Sofronoff P and Douglas and Brown JJ

21 December 2018

The applicant pleaded guilty to assault occasioning bodily harm, while armed, in company and trafficking in a dangerous drug as a vicious lawless associate.  At the time of the offending, trafficking while a vicious lawless associate was a circumstance of aggravation under the VLAD Act.  [1], [71]. The Act was repealed on 9 December 2016, prior to the guilty pleas being entered but after the applicant was charged. [72].

The repealing act, the Serious and Organised Crime Legislation Amendment Act 2016 (the SOCLA), omitted to deal with the position of someone who had been charged under the VLAD Act but was yet to be sentenced. [73].  At first instance, the learned sentencing judge determined that the VLAD Act applied to the applicant despite its repeal, relying on R v HXY [2017] QSC 108. [75].

The applicant sought to have R v HXY and the subsequent decision of R v PAZ [2018] 3 Qd R 50 overturned, arguing that those decisions were plainly wrong. [77].  He argued that, as a matter of statutory construction, the specific provisions in s 11(2) of the Criminal Code should prevail over the general provisions in s 20 of the Acts Interpretation Act 1954 (AIA). [78].   Section 11(2) provides, relevantly, that a person cannot be punished to any greater extent than is authorised by the law in force at the time of the conviction. [79]. Section 20(2)(d) provides that repeal or amendment of an Act does not affect a penalty incurred in relation to an offence arising under the Act. [80].

Justice Brown, with whom Sofronoff P and Douglas J agreed, considered the competing arguments and relevant caselaw, including Commissioner of Taxation v Price [2006] 2 Qd R 316. [88]–[94].  The reasons note the obiter of McMurdo JA in R v HBT [2018] QCA 227, which preferred a construction whereby s 11(2) qualified s 20(2)(d), rather than the converse. [93]–[94].

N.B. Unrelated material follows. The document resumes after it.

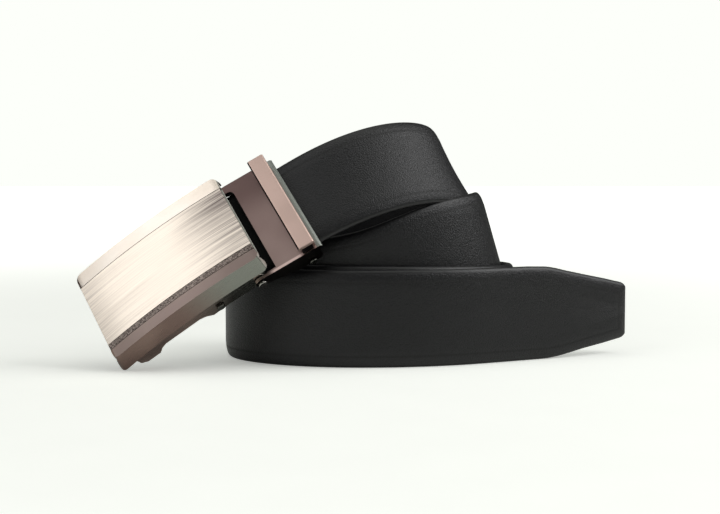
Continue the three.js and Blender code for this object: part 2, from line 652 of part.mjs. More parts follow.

The Court followed the reasoning in R v HXY and concluded that s 11(2) of the Code did not apply.  By operation of s 20(2)(d) of the AIA, the “law in force” at the time of conviction included the potential liability to the mandatory penalty and did not differ from the law applicable at the time the act or omission occurred. [95]–[107].  The Court found that R v HXY and R v PAZ were not plainly wrong and upheld both decisions.  The appeal was dismissed however the reasons note that it may be appropriate for the legislature to revisit the issue. [110]–[111].